**1/2
Chadwick Boseman, utterly convincing as baseball legend Jackie Robinson in 42, now wallops another home run with his work as music legend James Brown in the biopic Get On Up. In fact, Boseman is so formidable that, were the film itself just a bit better, he would eventually be basking in the same sort of year-end accolades that greeted Jamie Foxx as Ray Charles and Joaquin Phoenix as Johnny Cash. Who knows, he may yet.
At any rate, Boseman is the reason to see Get On Up, a movie that retains just enough of the controversial parts of Brown's life in an effort to convince audiences that they're watching a truthful, warts-and-all examination. In actuality, the movie is the screen equivalent of a slap on the wrist, rightly extolling the man's musical genius but wrongly sweeping his demons under the rug. Perhaps mindful that Brown's fanbase dwindled after he announced he was supporting Richard Nixon for president (a pair of facts not mentioned in the film), director Tate Taylor (The Help) and his trio of writers wanted to avoid a similar exodus and therefore cast their movie to the widest possible audience - packed auditoriums of folks desiring to hear good music but preferring to not be bothered with such pesky matters as domestic violence and drug abuse (both severely downplayed in the picture).
Then there's the film's tendency to present events out of chronological order, a structural decision that in this case proves more annoying than illuminating.
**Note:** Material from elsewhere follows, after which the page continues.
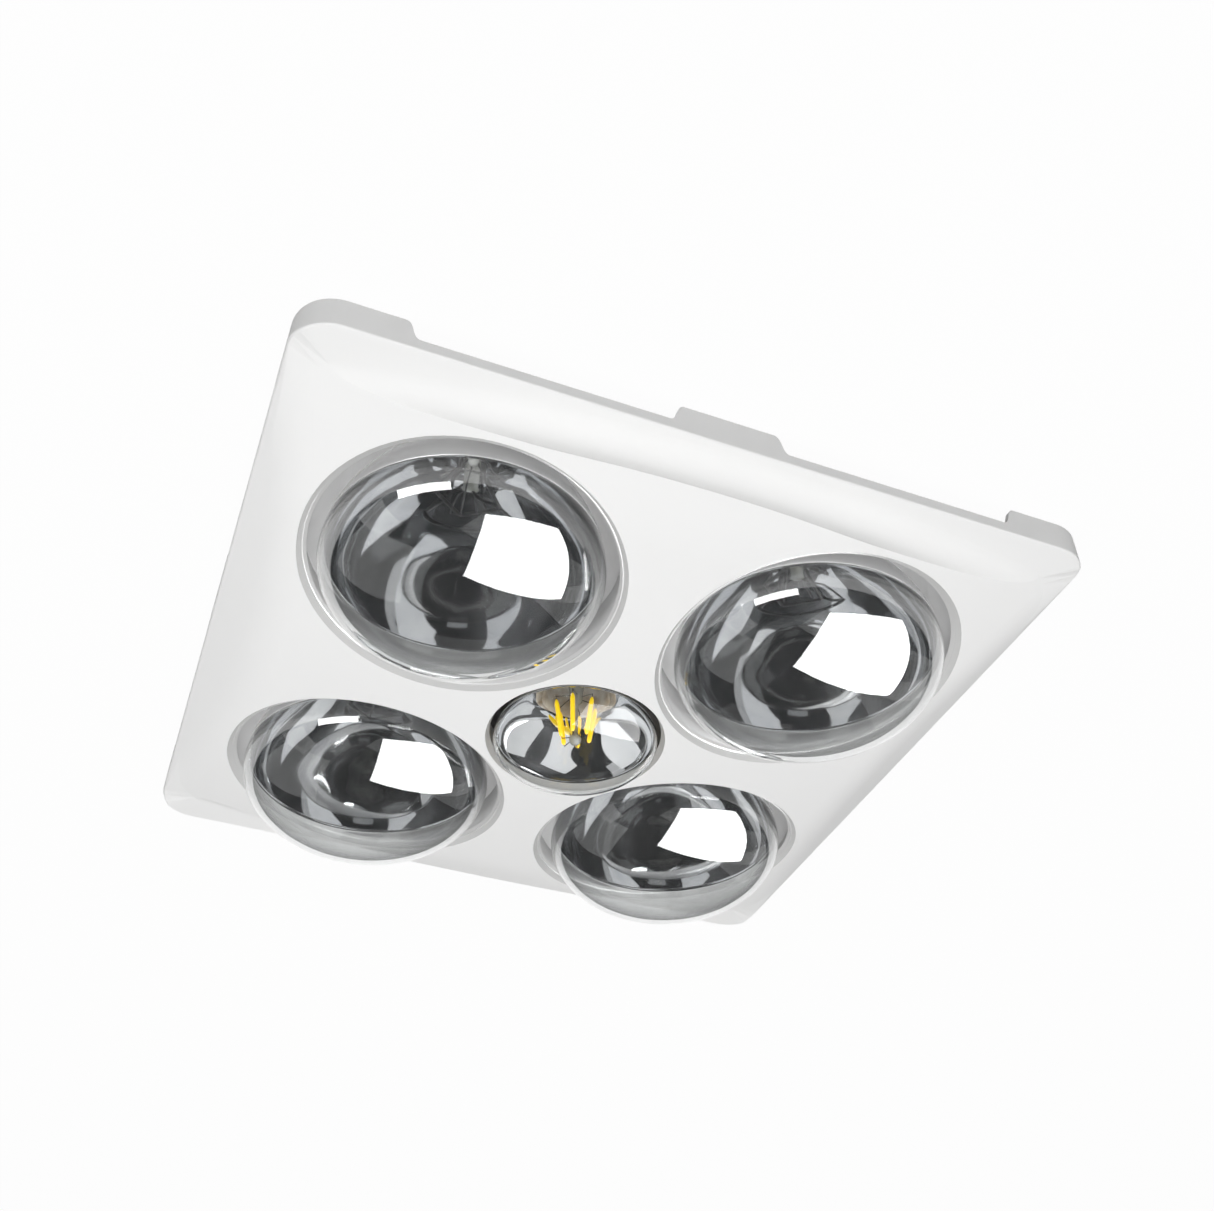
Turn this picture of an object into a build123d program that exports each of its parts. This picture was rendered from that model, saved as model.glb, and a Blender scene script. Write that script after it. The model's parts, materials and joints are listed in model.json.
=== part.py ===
from build123d import *
from math import atan2, cos, degrees, hypot, radians, sin, sqrt
import os

os.makedirs("parts", exist_ok=True)

# Ceiling heater with exhaust fan and light, in millimetres.
# The origin is the middle of the ceiling opening, in the plane of the ceiling's underside.
# +Z points up into the ceiling void, +X to the duct outlet and -Y to the front.

# Gaps and cuts that all pieces share
overrun = 3.0
fit_gap = 0.3
running_gap = 0.05

# Front panel
panel_margin = 23.9
panel_corner_radius = 18.0
panel_wall = 2.4
skirt_height = 15.6
rim_edge_radius = 0.9
dome_depth = 27.1
dome_corner_gap = 25.9
# The dome rolls over into a flat slope on each side: steep at right and left, gentle at front and rear,
# where a hollow cove with a sharp crease follows
face_land = 4.0
side_slope_angle = 35.0
side_roll_radius = 40.0
end_slope_angle = 16.0
end_roll_radius = 100.0
cove_width = 17.0
cove_depth = 10.6
cove_plan_radius = 1000.0
slot_height = 9.8
slot_tab_half = 20.5
slot_corner_length = 41.0
slot_side_lean = 7.0
slot_pull_share = 0.6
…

Still, Boseman and Nelsan Ellis (as Bobby Byrd, Brown's put-upon friend and partner) keep us engaged even when the storyline doesn't, and Taylor does a good job of recreating historical moments like Brown stealing The Rolling Stones' thunder at the T.A.M.I. Show and performing a concert immediately after the assassination of Dr. Martin Luther King.
In the end, Get On Up is the sort of standard musical biopic (like Clint Eastwood's recent Jersey Boys) that will soon fade from memory even as its soundtrack CD briskly climbs up the charts.